WHAT HAPPENED (According to the WSJournal).    Leucadia National, whose shares had compounded at 19% a year from 1979 to 2012, agreed to buy the 70% of Jefferies Group it didn’t already own. At the time, Jefferies, a scrappy broker known for its high-yield bond and stock-trading businesses, was suffering one of its periodic beatings by investors.


However, since the deal closed, Leucadia’s shares had fallen 39% and were down nearly 50% [in mid March 2016] to near their 2009 financial-crisis low. The WSJournal attributed some of the decline to bad decisions and poor performance by the company, and to lousy markets for investment bank.


But the WSJournal also attributed the decline in share price to selling by many of Leucadia’s longtime shareholders for the reason that "it isn’t the old Leucadia anymore."


The WSJournal closed by saying, "Unless investors fall back in love with investment banks like Jefferies, there are few reasons to believe the new Leucadia will capture its old glory anytime soon."


Today, in a letter to clients and employees, Jefferies CEO Rich Handler and President Brian Friedman are pleased to announce that Jefferies is, once again, a ‘lovable’ company.
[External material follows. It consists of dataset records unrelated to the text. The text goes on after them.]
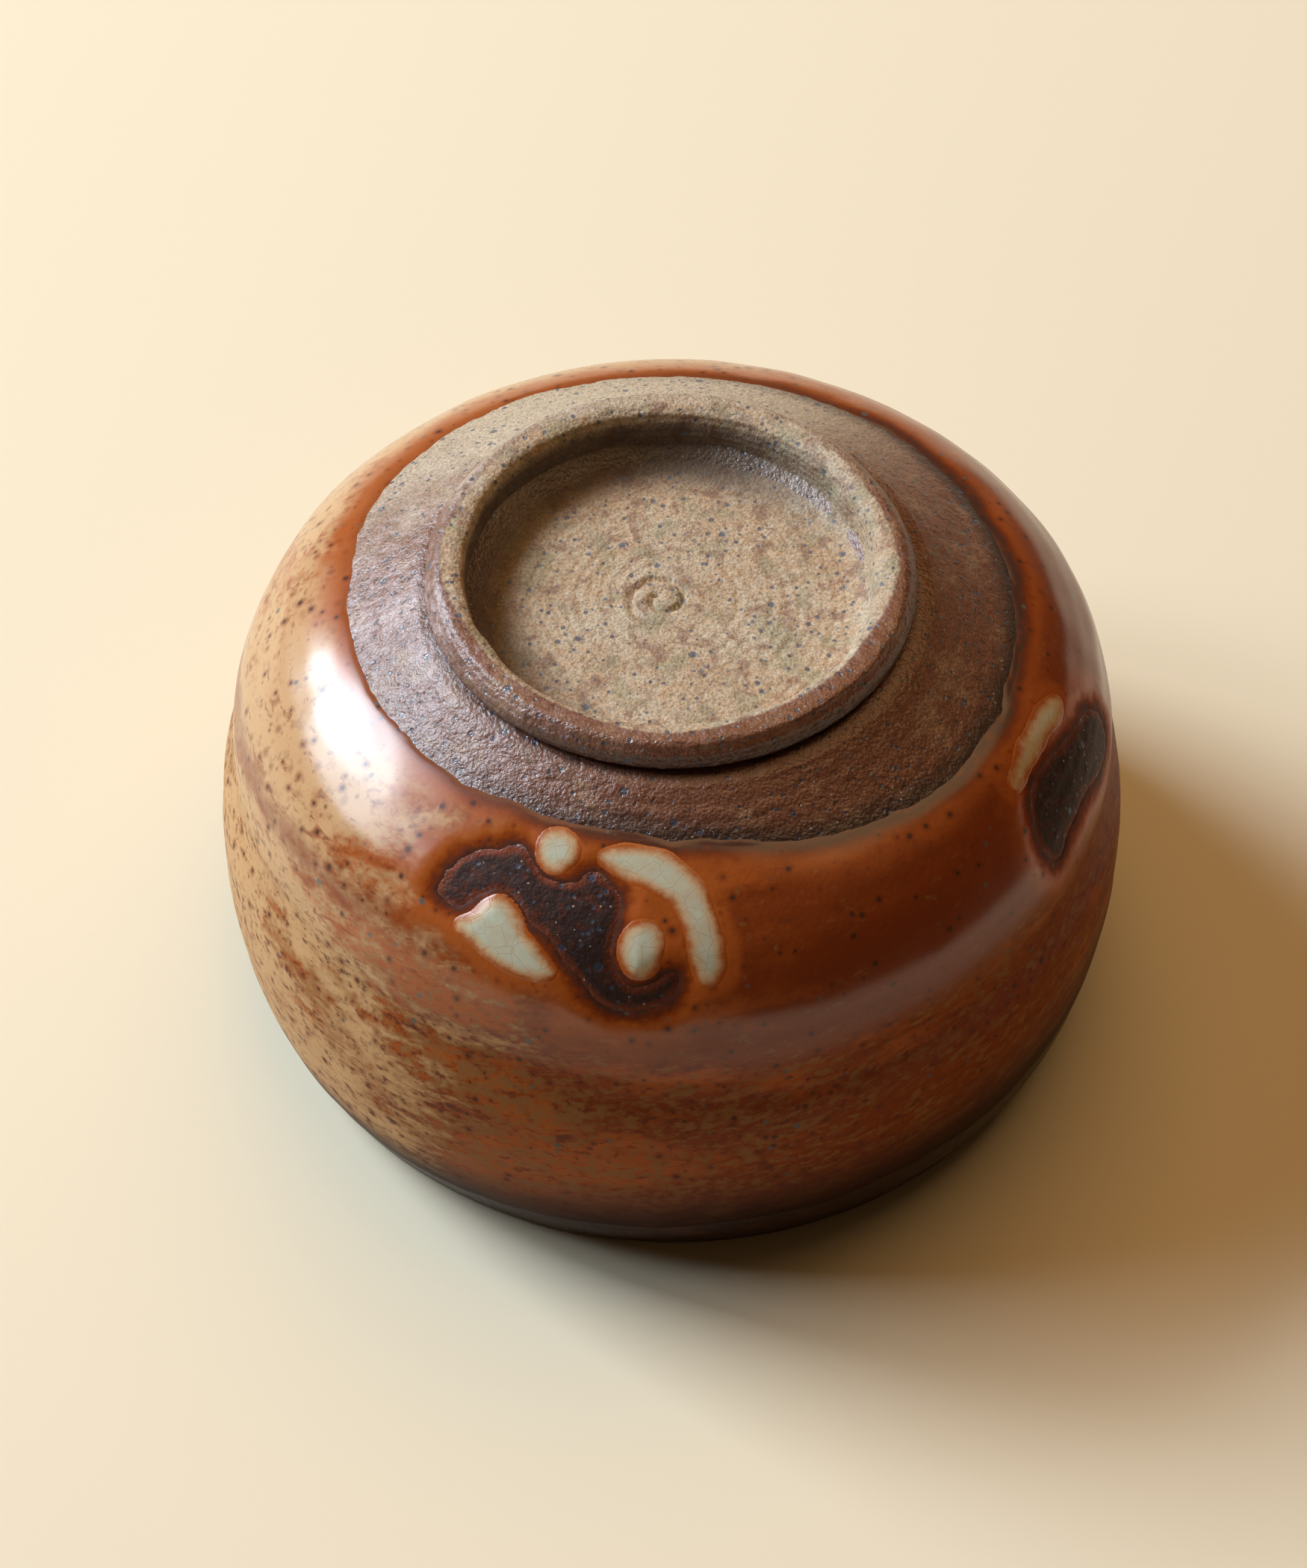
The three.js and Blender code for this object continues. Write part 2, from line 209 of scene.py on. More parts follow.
# ---------------------------------------------------------------- the form, read from the frame


def vertices_of(node):
    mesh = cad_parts[node].data
    co = np.empty(len(mesh.vertices) * 3)
    mesh.vertices.foreach_get("co", co)
    return co.reshape(-1, 3)


def clay_section():
    """The clay's section at the front, from the middle of the inside floor round the lip to the foot."""
    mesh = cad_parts["bowl_body"].data
    co = vertices_of("bowl_body")
    near = 0.02 * MM
    key = [tuple(np.round(point / near).astype(int)) for point in co]
    flat = (abs(co[:, 0]) < near) & (co[:, 1] < near)
    links = {}
    for edge in mesh.edges:
        i, j = edge.vertices
        if flat[i] and flat[j] and key[i] != key[j]:
            links.setdefault(key[i], set()).add(key[j])
            links.setdefault(key[j], set()).add(key[i])
    start = min((k for k in links if abs(k[1]) <= 1), key=lambda k: k[2])
    line, here, seat = [start], start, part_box("foot_ring")[0].z - 1.0 * MM
    while True:
        ahead = [k for k in links[here] if k not in line]
        if not ahead:
            break
        here = max(ahead, key=lambda k: len(line) < 3 and -k[2])
        line.append(here)
        if len(line) > 20 and here[2] * near > seat and -here[1] * near < 33 * MM:
            break
    points = np.array(line) * near
    return np.stack([-points[:, 1], points[:, 2]], 1)


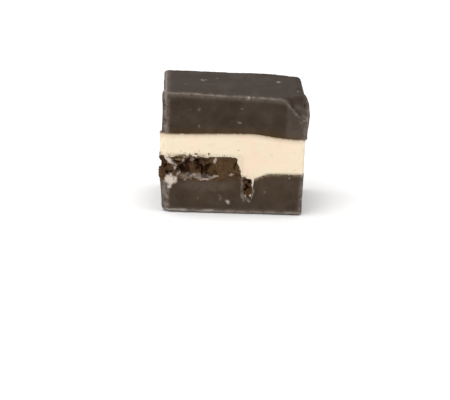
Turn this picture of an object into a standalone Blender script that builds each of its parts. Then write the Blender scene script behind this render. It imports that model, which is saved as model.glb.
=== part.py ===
"""Cookies and cream fudge: one knife-cut piece of three layers with broken cookie along its seam.

A slab of dark chocolate fudge (the base), a slab of vanilla cream fudge and a second dark slab (the lid)
are poured on each other and cut into pieces. Broken chocolate cookie lies in the cream on top of the
base, and the knife has cut through it, so that it shows as rough, pitted patches in the sides.

The origin is the centre of the footprint. +X is right, -Y is the front face and +Z is up.
"""

from collections.abc import Callable
from dataclasses import dataclass
from math import copysign, pi, sin, sqrt

import bmesh
import bpy
from mathutils import Vector, noise

MM = 0.001  # metres in a millimetre

# The whole piece
HALF_WIDTH = 14.85 * MM  # from the centre to the left and right faces at the top
HALF_DEPTH = 14.85 * MM  # from the centre to the front and back faces at the top
HEIGHT = 24.75 * MM  # the top at its middle
TOP_SLOPE = 0.45 * MM  # how far the top rises at the left end and drops at the right end, at the front
TOP_SLOPE_BACK = 0.25 * MM  # the same at the back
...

Over the past year, Jefferies and virtually all of its other businesses have performed well, and Leucadia’s stock is up over 60%.


Yet, Messieurs Handler and Friedman are not using the letter to gloat or declare a victory - because they and their employees all have much more work to do, and because things can change again in an instant. And the point is not to complain about the media who love a good (i.e., negative) story. 


No, the point of the letter is to share their thoughts on the mood swings of operating in a volatile world because, as they see it, the only thing for certain is that these sudden and severe swings will remain the norm and not the exception.